#### Supplied material

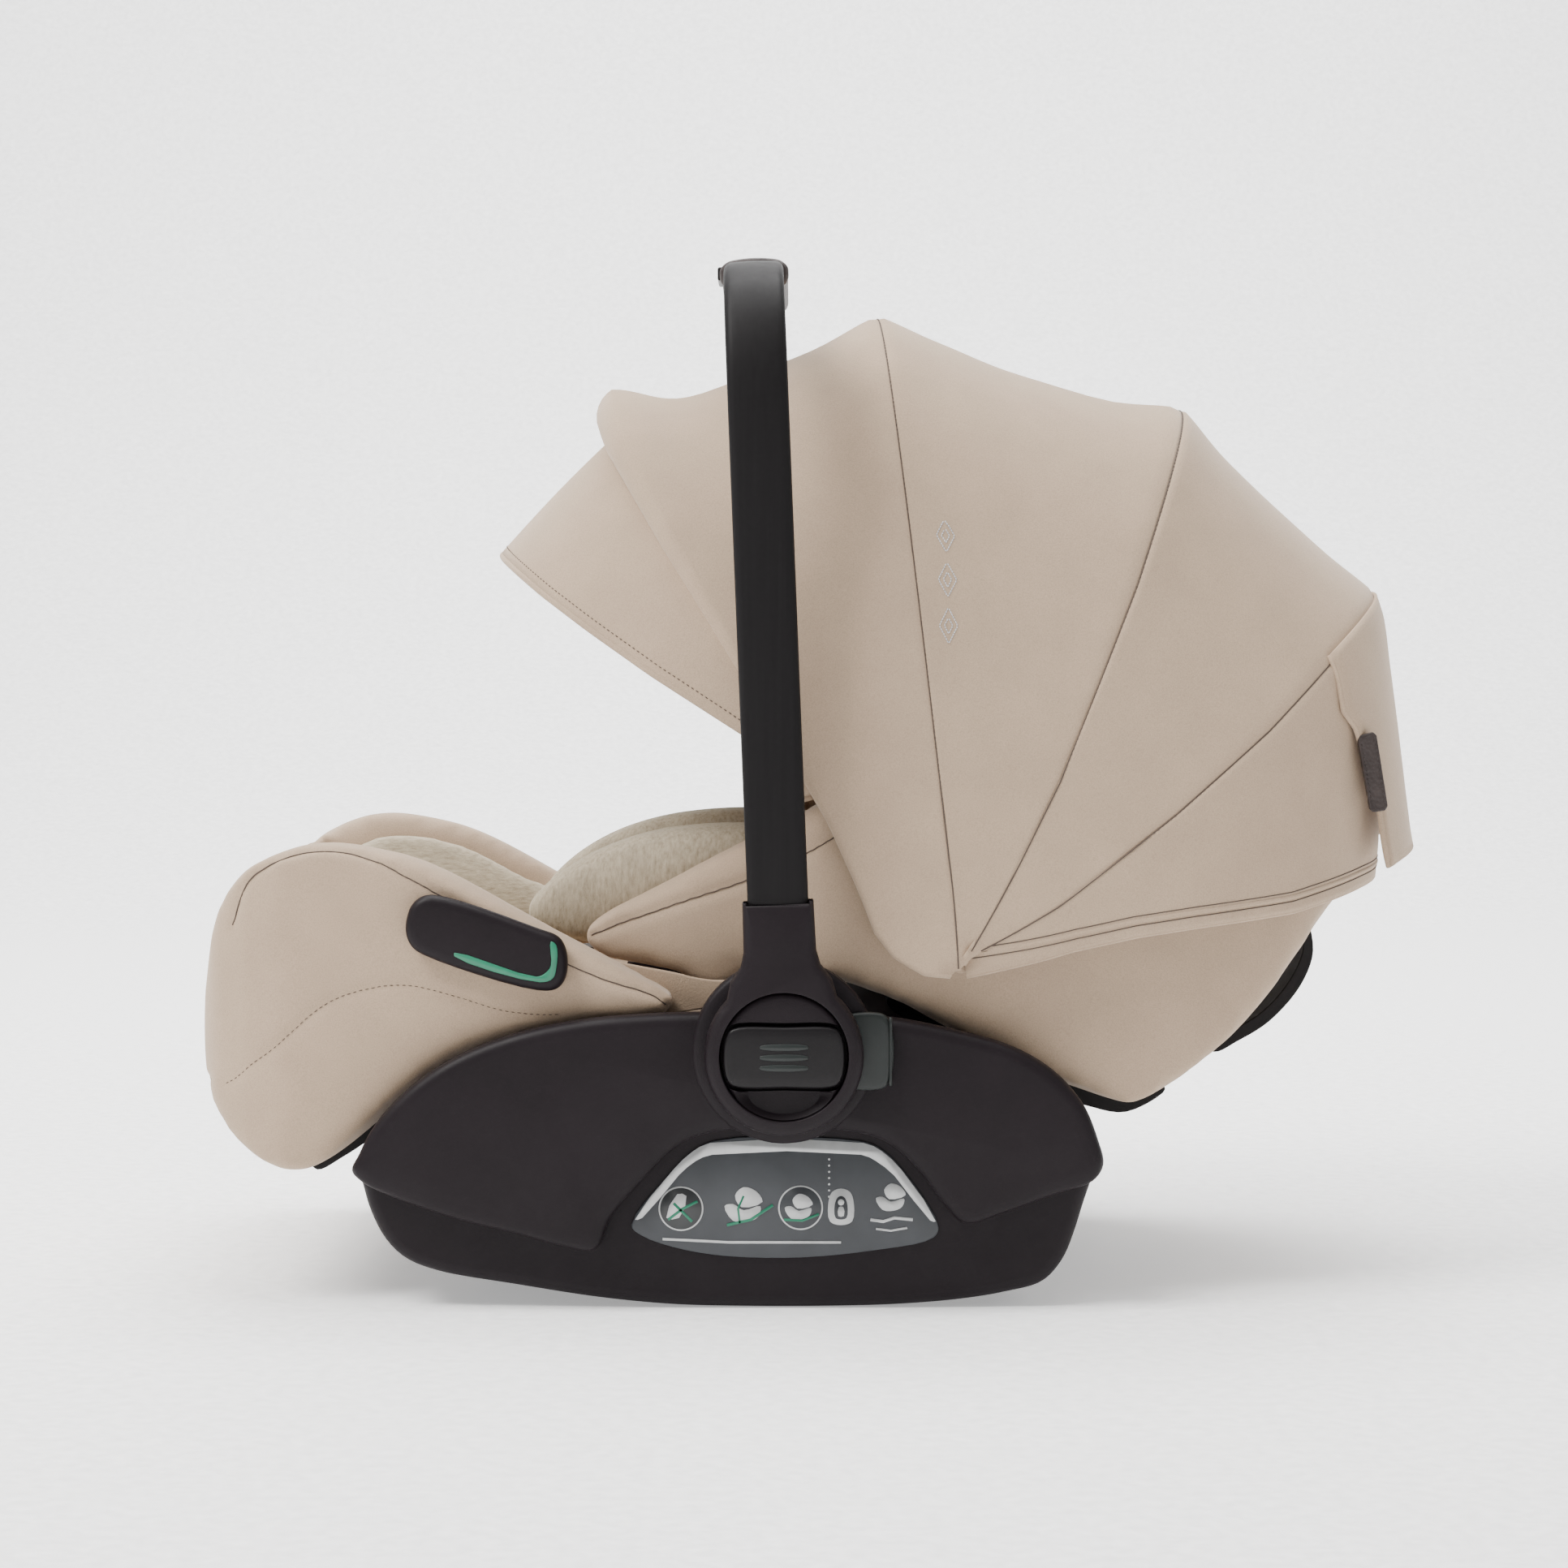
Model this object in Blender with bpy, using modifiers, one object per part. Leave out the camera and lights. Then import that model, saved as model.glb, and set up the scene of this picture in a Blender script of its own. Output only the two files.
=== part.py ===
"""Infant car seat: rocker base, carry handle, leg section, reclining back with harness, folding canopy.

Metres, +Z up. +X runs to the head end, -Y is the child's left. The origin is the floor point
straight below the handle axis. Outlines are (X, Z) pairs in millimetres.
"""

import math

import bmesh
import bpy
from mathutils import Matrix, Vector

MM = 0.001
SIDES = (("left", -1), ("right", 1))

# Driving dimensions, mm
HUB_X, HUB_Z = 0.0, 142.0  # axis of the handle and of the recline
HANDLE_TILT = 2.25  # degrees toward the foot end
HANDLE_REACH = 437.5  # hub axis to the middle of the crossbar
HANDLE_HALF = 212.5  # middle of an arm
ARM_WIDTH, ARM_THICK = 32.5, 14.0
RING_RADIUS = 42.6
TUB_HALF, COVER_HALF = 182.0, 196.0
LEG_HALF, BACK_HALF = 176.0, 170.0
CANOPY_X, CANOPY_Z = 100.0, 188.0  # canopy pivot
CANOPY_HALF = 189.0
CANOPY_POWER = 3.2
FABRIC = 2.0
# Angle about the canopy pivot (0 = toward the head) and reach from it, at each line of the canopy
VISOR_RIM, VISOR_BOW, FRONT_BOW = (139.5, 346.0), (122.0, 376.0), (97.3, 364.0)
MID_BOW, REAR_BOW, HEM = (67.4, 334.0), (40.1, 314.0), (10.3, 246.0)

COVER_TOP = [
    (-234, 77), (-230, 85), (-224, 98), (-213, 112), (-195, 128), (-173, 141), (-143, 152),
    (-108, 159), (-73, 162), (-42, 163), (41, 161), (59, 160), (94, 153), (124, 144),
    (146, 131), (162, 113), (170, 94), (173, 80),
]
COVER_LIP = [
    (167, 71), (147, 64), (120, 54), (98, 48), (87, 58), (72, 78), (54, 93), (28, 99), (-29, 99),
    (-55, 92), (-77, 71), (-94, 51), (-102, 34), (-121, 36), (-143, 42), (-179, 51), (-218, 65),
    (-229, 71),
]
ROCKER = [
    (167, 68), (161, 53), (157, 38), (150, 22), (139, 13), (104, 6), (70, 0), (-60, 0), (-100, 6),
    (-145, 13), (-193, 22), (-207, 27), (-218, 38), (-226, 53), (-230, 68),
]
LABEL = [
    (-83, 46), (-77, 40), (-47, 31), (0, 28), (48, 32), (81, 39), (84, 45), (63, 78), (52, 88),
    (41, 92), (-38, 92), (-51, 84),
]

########

● **Your goal**: Starting with the first line of the data above, copy each line exactly until you reach the line with "MID_BOW, REAR_BOW, HEM"; include that line as well.

● **Result for this exercise**:
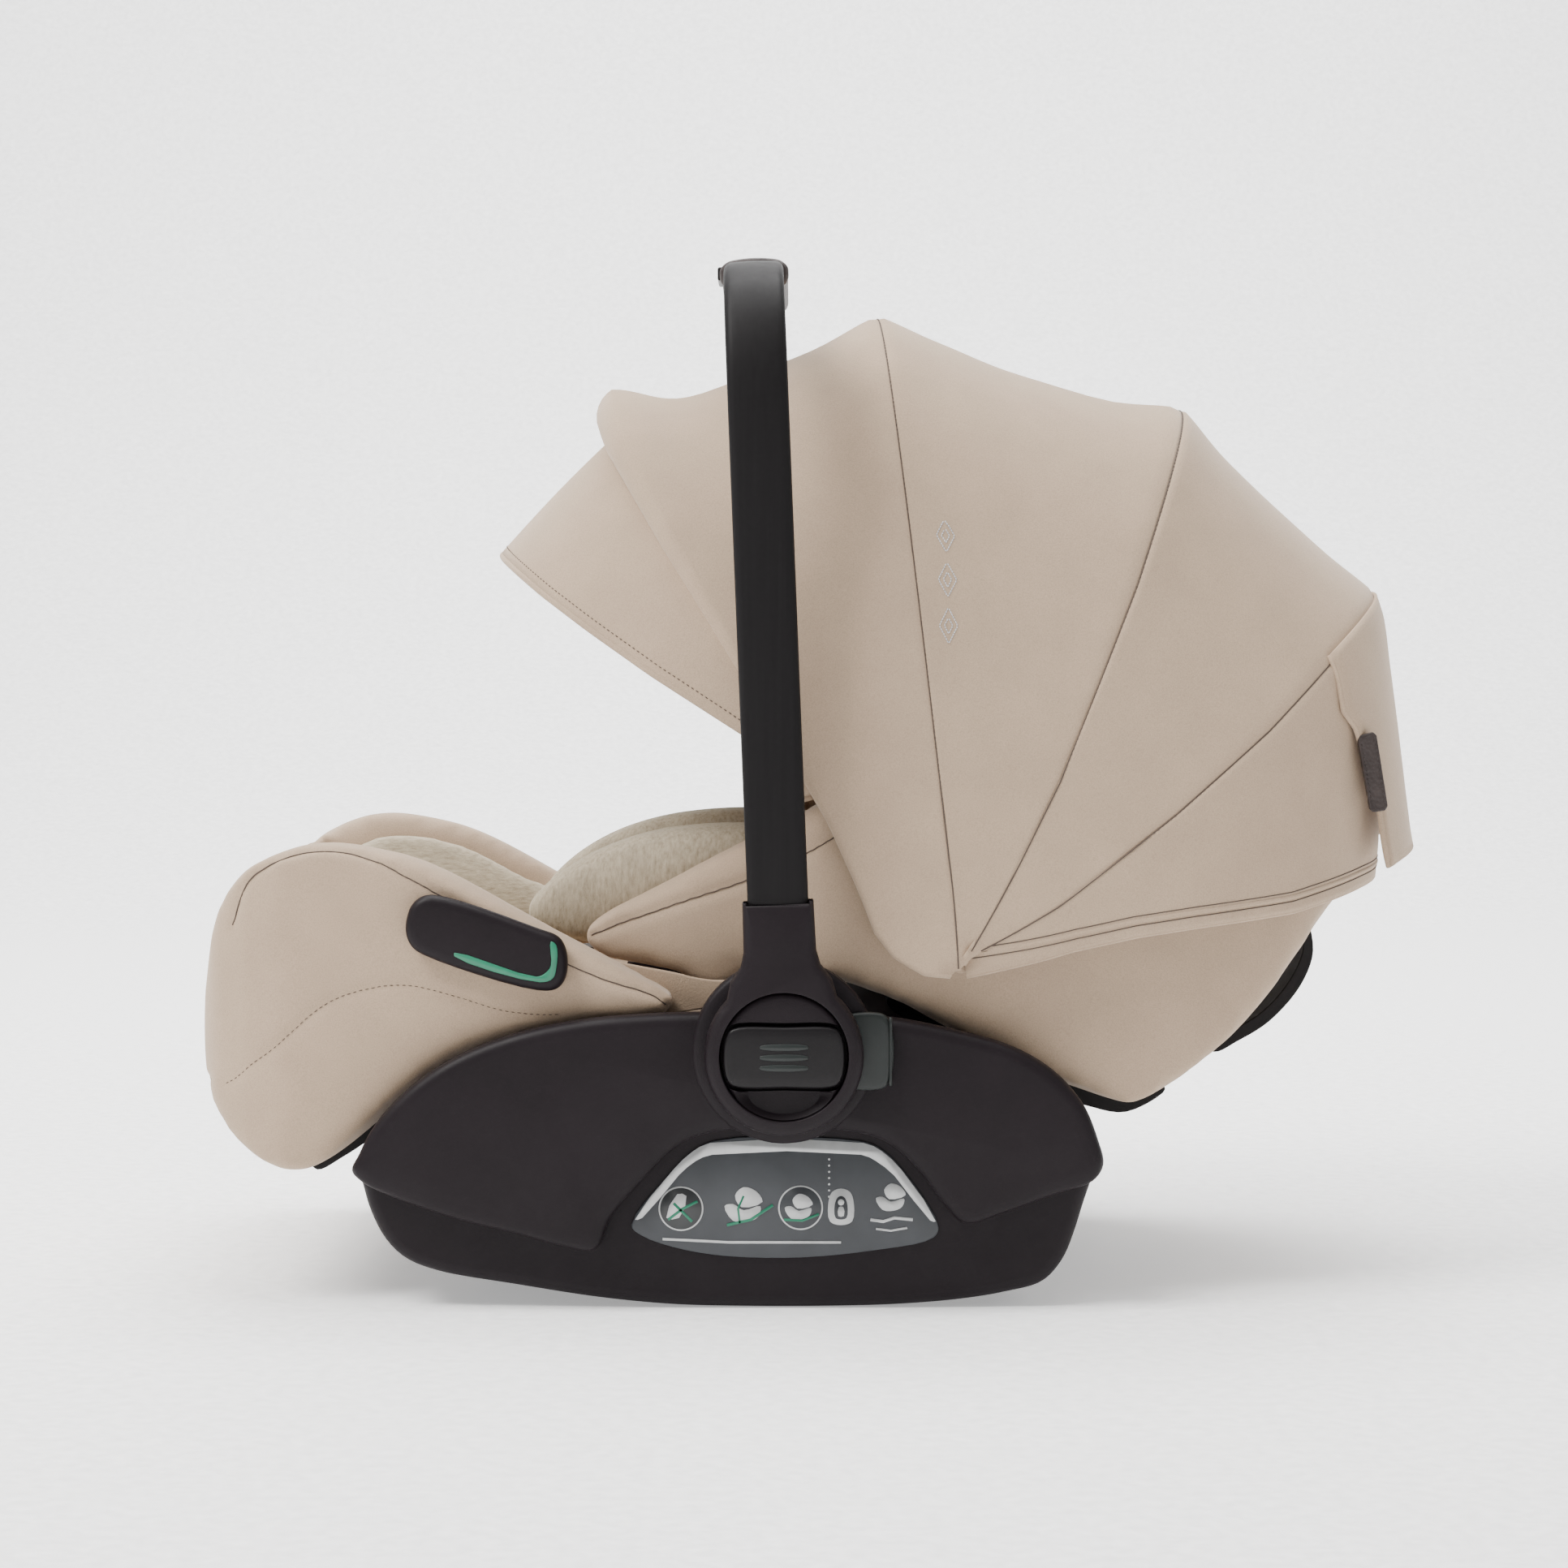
Model this object in Blender with bpy, using modifiers, one object per part. Leave out the camera and lights. Then import that model, saved as model.glb, and set up the scene of this picture in a Blender script of its own. Output only the two files.
=== part.py ===
"""Infant car seat: rocker base, carry handle, leg section, reclining back with harness, folding canopy.

Metres, +Z up. +X runs to the head end, -Y is the child's left. The origin is the floor point
straight below the handle axis. Outlines are (X, Z) pairs in millimetres.
"""

import math

import bmesh
import bpy
from mathutils import Matrix, Vector

MM = 0.001
SIDES = (("left", -1), ("right", 1))

# Driving dimensions, mm
HUB_X, HUB_Z = 0.0, 142.0  # axis of the handle and of the recline
HANDLE_TILT = 2.25  # degrees toward the foot end
HANDLE_REACH = 437.5  # hub axis to the middle of the crossbar
HANDLE_HALF = 212.5  # middle of an arm
ARM_WIDTH, ARM_THICK = 32.5, 14.0
RING_RADIUS = 42.6
TUB_HALF, COVER_HALF = 182.0, 196.0
LEG_HALF, BACK_HALF = 176.0, 170.0
CANOPY_X, CANOPY_Z = 100.0, 188.0  # canopy pivot
CANOPY_HALF = 189.0
CANOPY_POWER = 3.2
FABRIC = 2.0
# Angle about the canopy pivot (0 = toward the head) and reach from it, at each line of the canopy
VISOR_RIM, VISOR_BOW, FRONT_BOW = (139.5, 346.0), (122.0, 376.0), (97.3, 364.0)
MID_BOW, REAR_BOW, HEM = (67.4, 334.0), (40.1, 314.0), (10.3, 246.0)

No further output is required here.